Needless to say, this is a major issue! This is especially true for students heading off to university, where learning is all about overcoming tricky problems (usually on your own).

If you think any of the following apply to you, then your learning level may be too easy for you:

  • You never get stuck. You can fly through questions without too much brain power, and your answers are always right. 
  • You never ask for help, and it’s not because you’re shy. You never have to ask questions in class, and you barely ever have to use Google when completing assignments or revision.
  • You get all your work done super quickly, without thinking much about what you’re actually doing.

What to do when learning is too easy

You might not want to put effort into your learning by making it harder but we promise it’ll be worth it.

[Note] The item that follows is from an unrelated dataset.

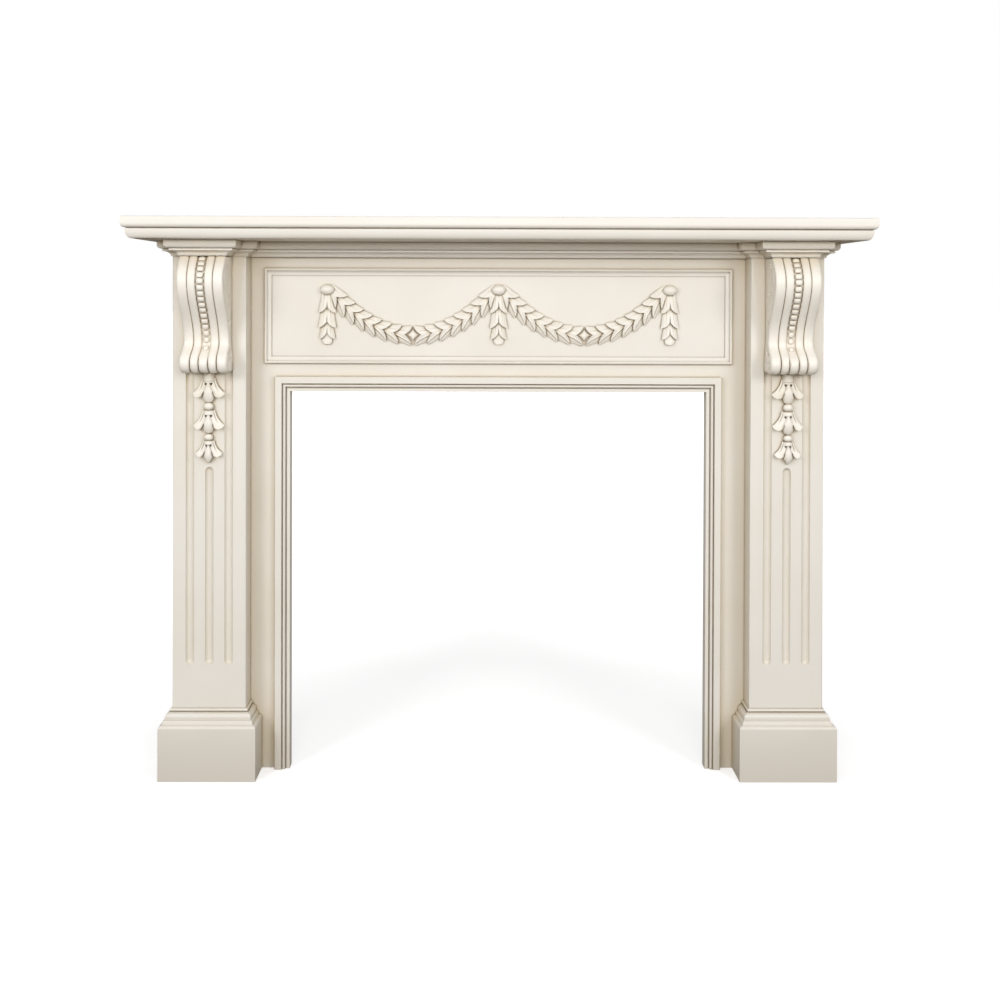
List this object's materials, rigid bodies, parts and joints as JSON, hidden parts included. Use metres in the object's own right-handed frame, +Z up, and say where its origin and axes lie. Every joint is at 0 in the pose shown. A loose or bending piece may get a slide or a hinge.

Who knows, you might even enjoy a challenge!

If you think you’re finding things too easy, try pushing yourself a bit further once you’ve finished your last task. Ask your teachers if there’s any extension work that you can complete, either in class time or just on your own. Search around to see what concepts you’ll be running into next year, and research them on your own to see what you can learn, too.

If you’re in NCEA level 3 – or if you’re a super dedicated level 2 student! – talk to your teachers about scholarship exams. These tend to focus on the same content you’ve been learning in class, it’s just assessed in a trickier way. Not to mention, they can earn you some cash, so they’re absolutely worth looking into.


To sum it all up, learning is never supposed to be easy and finding your learning hard is usually a good thing. That being said, you don’t want to be struggling to the point where you can’t answer any problems whatsoever. Challenges should be achievable and when they are you get the best of both worlds: richer learning and the satisfaction of succeeding.